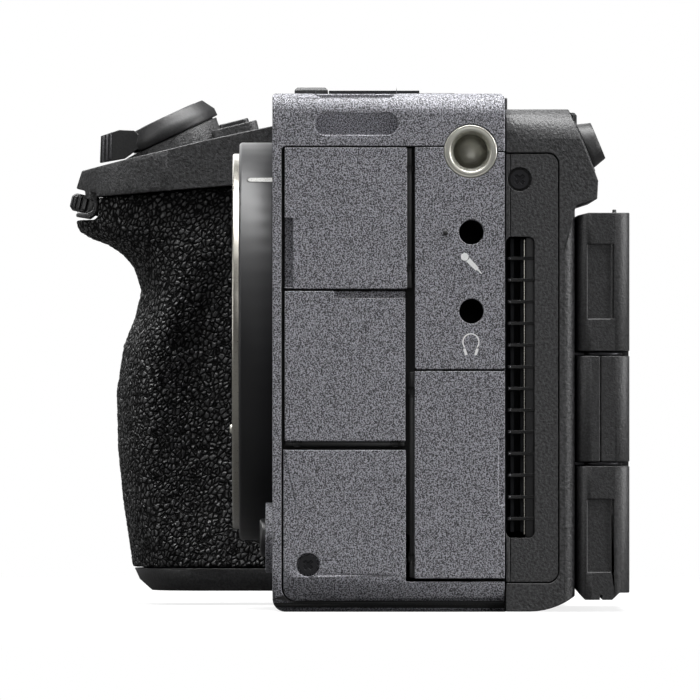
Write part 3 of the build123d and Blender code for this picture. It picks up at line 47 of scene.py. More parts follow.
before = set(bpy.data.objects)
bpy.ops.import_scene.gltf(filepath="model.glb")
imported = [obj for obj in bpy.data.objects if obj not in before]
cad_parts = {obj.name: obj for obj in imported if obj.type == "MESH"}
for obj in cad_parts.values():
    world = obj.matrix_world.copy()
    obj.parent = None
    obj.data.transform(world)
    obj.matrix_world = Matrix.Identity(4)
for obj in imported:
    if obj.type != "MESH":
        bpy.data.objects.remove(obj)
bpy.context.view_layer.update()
MM = 0.001
SIDE_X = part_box("side_casing")[1].x
MOUNT_CENTRE = Vector((20.5, 0, 40.6)) * MM

# Edge work: closer points are welded, flatter edges are dissolved and sharper ones are rounded
WELD_DISTANCE = 0.002 * MM
FLAT_ANGLE = math.radians(0.3)
SHARP_ANGLE = math.radians(32)

# Radius of the rounded edges, by kind of piece
ROUNDING = {
    "casting": 0.2 * MM,
    "panel": 0.16 * MM,
    "plate": 0.14 * MM,
    "monitor": 0.12 * MM,
    "moulding": 0.1 * MM,
    "button": 0.18 * MM,
    "ring": 0.28 * MM,
    "rest": 0.3 * MM,
    "fine": 0.06 * MM,
    "screen": 0.05 * MM,
    "none": 0,
}

# Sockets of a Mix node that mixes colours
SHARE, FIRST, SECOND, MIXED = 0, 6, 7, 2


def linear(hex_colour):
    """An sRGB hex colour as linear red, green and blue."""
    channels = [int(hex_colour[i:i + 2], 16) / 255 for i in (1, 3, 5)]
    return tuple(c / 12.92 if c <= 0.04045 else ((c + 0.055) / 1.055) ** 2.4 for c in channels)


# Properties a user would change

def colour_property(name, description, hex_colour):
    return FloatVectorProperty(name=name, description=description, subtype="COLOR", size=3, min=0, max=1,
                               default=linear(hex_colour))


def length_property(name, description, millimetres):
    return FloatProperty(name=name, description=description, default=millimetres * MM, min=0, unit="LENGTH",
                         precision=5)


class CameraColours(bpy.types.PropertyGroup):
    """Base colours of the camera's finishes."""

    paint_dark: colour_property("Paint, dark", "Dark pigment between the flakes of the grey paint", "#1f1f22")
    paint_light: colour_property("Paint, light", "Light flakes of the grey paint", "#98989f")
    black_paint: colour_property("Black paint", "Grained black paint of the rear and grip top", "#272728")
    moulded: colour_property("Moulded black", "Black plastic of the monitor and caps", "#222223")
    rubber: colour_property("Grip rubber", "Pebbled elastomer of the grip", "#2c2c2d")
    anodised: colour_property("Anodised black", "Black anodised lens mount", "#121214")
    steel: colour_property("Steel", "Turned stainless steel", "#c6c5bc")
    print_white: colour_property("Print", "White ink of the signs", "#dcdcdc")


class CameraSizes(bpy.types.PropertyGroup):
    """Sizes of the camera's fine work."""

    paint_grain: length_property("Paint grain", "Size of a flake in the grey paint", 0.2)
    black_grain: length_property("Black grain", "Size of a grain in the black paint", 0.42)
    pebble: length_property("Pebble", "Size of a pebble of the grip rubber", 1.0)
    pebble_depth: length_property("Pebble depth", "Depth of the furrows between pebbles", 0.2)
    print_height: length_property("Print height", "Thickness of the printed ink", 0.012)
    thread_pitch: length_property("Thread pitch", "Pitch of a quarter inch thread", 1.27)
    lever_ribs: IntProperty(name="Lever ribs", description="Ribs on the zoom lever's tab", default=3, min=1)


# Materials

def node(tree, kind, inputs=None, **settings):
    """Add a node, set its properties, and give its inputs values or links."""
    made = tree.nodes.new(kind)
    for name, value in settings.items():
        setattr(made, name, value)
    for key, value in (inputs or {}).items():
        if isinstance(value, bpy.types.NodeSocket):
            tree.links.new(value, made.inputs[key])
        else:
            made.inputs[key].default_value = value
    return made


def new_material(name):
    """An empty node material: its tree, its shader and its object coordinates."""
    material = bpy.data.materials.new(name)
    material.use_nodes = True
    tree = material.node_tree
    shader = tree.nodes["Principled BSDF"]
    place = node(tree, "ShaderNodeTexCoord").outputs["Object"]
    return material, tree, shader, place


def link_bump(tree, shader, height, depth):
    """Bump the shader by a height from 0 to 1, times a depth in metres."""
    bump = node(tree, "ShaderNodeBump", {"Height": height, "Strength": 1.0, "Distance": depth})
    tree.links.new(bump.outputs["Normal"], shader.inputs["Normal"])


def grainy_paint(name, dark, light, grain, roughness, bump_depth, low=0.34, high=0.66):
    """Paint with a visible grain: flakes of light pigment in dark, raised a little, and uneven gloss."""
    cloud, gloss_change = 7 * MM, 0.06
    material, tree, shader, place = new_material(name)
    fine = node(tree, "ShaderNodeTexNoise",
                {"Vector": place, "Scale": 1 / grain, "Detail": 2.0, "Roughness": 0.62})
    share = node(tree, "ShaderNodeMapRange",
                 {"Value": fine.outputs["Fac"], "From Min": low, "From Max": high})
    mixed = node(tree, "ShaderNodeMix",
                 {SHARE: share.outputs["Result"], FIRST: (*dark, 1), SECOND: (*light, 1)},
                 data_type="RGBA")
    tree.links.new(mixed.outputs[MIXED], shader.inputs["Base Color"])
    cloudy = node(tree, "ShaderNodeTexNoise", {"Vector": place, "Scale": 1 / cloud, "Detail": 3.0})
    gloss = node(tree, "ShaderNodeMapRange",
                 {"Value": cloudy.outputs["Fac"], "To Min": roughness - gloss_change,
                  "To Max": roughness + gloss_change})
    tree.links.new(gloss.outputs["Result"], shader.inputs["Roughness"])
    shader.inputs["IOR"].default_value = 1.5
    link_bump(tree, shader, fine.outputs["Fac"], bump_depth)
    return material


def speckled_grey_paint():
    """Textured polyurethane paint on die-cast magnesium: a salt and pepper grain that glitters a little."""
    colours = bpy.context.scene.camera_colours
    sizes = bpy.context.scene.camera_sizes
    return grainy_paint("polyurethane_paint_grey", colours.paint_dark, colours.paint_light, sizes.paint_grain,
                        0.55, 0.09 * MM, 0.42, 0.6)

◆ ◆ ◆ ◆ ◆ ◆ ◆

Your task is to give again the lines from the one containing "bpy.context.view_layer.update()" to the one containing "SHARE, FIRST, SECOND, MIXED = 0, 6, 7, 2", both lines included, exactly and without anything added.

bpy.context.view_layer.update()
MM = 0.001
SIDE_X = part_box("side_casing")[1].x
MOUNT_CENTRE = Vector((20.5, 0, 40.6)) * MM

# Edge work: closer points are welded, flatter edges are dissolved and sharper ones are rounded
WELD_DISTANCE = 0.002 * MM
FLAT_ANGLE = math.radians(0.3)
SHARP_ANGLE = math.radians(32)

# Radius of the rounded edges, by kind of piece
ROUNDING = {
    "casting": 0.2 * MM,
    "panel": 0.16 * MM,
    "plate": 0.14 * MM,
    "monitor": 0.12 * MM,
    "moulding": 0.1 * MM,
    "button": 0.18 * MM,
    "ring": 0.28 * MM,
    "rest": 0.3 * MM,
    "fine": 0.06 * MM,
    "screen": 0.05 * MM,
    "none": 0,
}

# Sockets of a Mix node that mixes colours
SHARE, FIRST, SECOND, MIXED = 0, 6, 7, 2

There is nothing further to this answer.